The money didn't just let them put it on more consoles they pretty much cite it as the reason the game turned out so poorly. Spin it all you like the developers themselves blamed the money.
Not buying anything from the Mog Station is also a form of voting with your wallet. You don't necessarily need to unsub to show your stance on the matter. If enough people don't buy anything from the store they probably won't make (as many) exclusives to be sold there in the future. It's the same as when nobody buys a certain item from the grocery store; at some point the store is going to have to stop ordering that item in because it's a loss of money to keep it in their selection. Reversed, when enough people buy a certain type of product the shop will deem it profitable to keep making/offering them.

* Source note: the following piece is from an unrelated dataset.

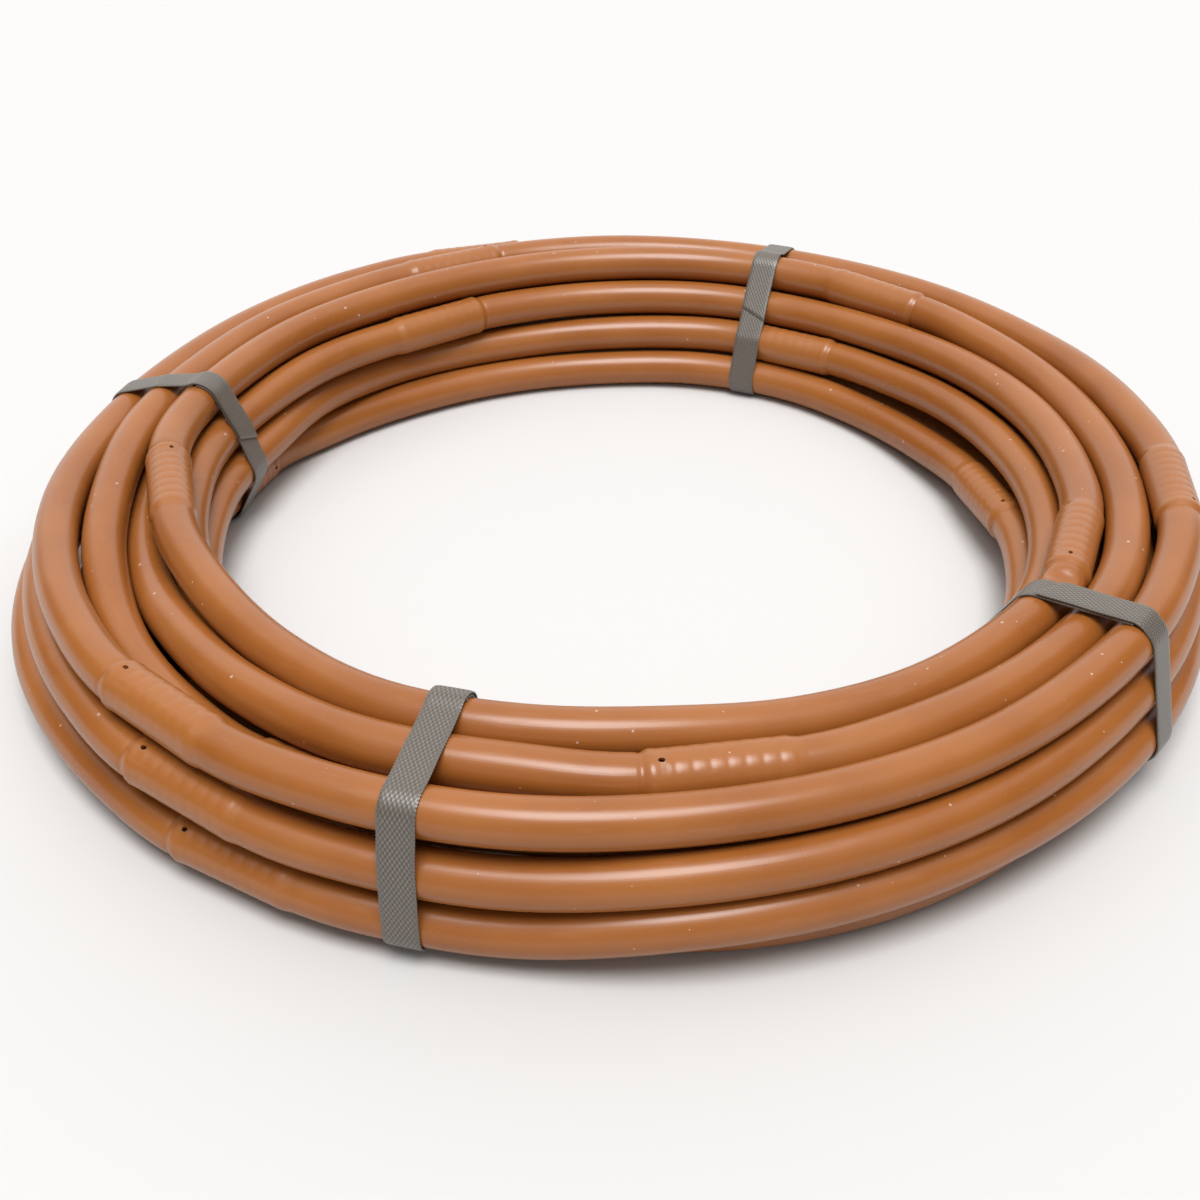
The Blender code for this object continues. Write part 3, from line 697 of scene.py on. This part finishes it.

All they need are enough people to buy the item to cover the cost of developing the art assets or whatever for it. In my experience, that is not a huge amount of money. If only 1,000 people bought cash shop stuff at SE's prices it would still turn a profit, and 1,000 players is like .2% of the playerbase. Meanwhile, the other 499,000 don't like the shop but don't unsub over it, so the shop is "profitable", thus the shop stays. But if 50,000 people cared enough to unsubscribe over it, then the executives at SE might re-think their addition of it.
Do you understand the point I'm trying to make with this? It doesn't take a huge number of people buying Mogstation stuff for the store to be "worth SE's time". Someone even posted a Lodestone scrape that PROVED that not many people were buying the Mogstore stuff (highest was EB with like 11% of players buying at least the $10 version), and yet they keep adding more and more crap to it.
Yeah, you kinda hit the nail on the head with that. The person you quoted is right, but in an unfortunately unrealistic way. It is voting with your wallet to not buy from a cash shop, but it doesn't need many buyers to prove itself profitable.
It's sort of like RMT on that matter, where while a significantly large majority of the player population do not participate in it, the fact that they spend little to no money being around is enough for them to justify their presence from a handful of buyers.
I just realized something.
WHY DON'T WE HAVE KRILE'S PIKACHU HOODIE YET.
*cries*
I bought it and I'm slightly satisfied. But I'd like to point that:
Dear SE, if we're going to pay $15 for cosmetics from now on, at least make it dyeable. It's the same price as the Lightning/Snow outfits, it gives us a hairstyle and it also comes with mix&match pieces. There's no excuse for the outfits to be non-dyeable. If you can spend time working on 50+ shades for a hairstyle + adjustments for all the races and genders you can as well put the same effort into making the gear itself dyeable. It's our money, so take into consideration the customer's opinions on that matter.
If it's not "free" or obtainable simply through playing the game, then make it worth the 15 bucks you're charging for it.
Since when can't you edit on mobile? Works fine for me.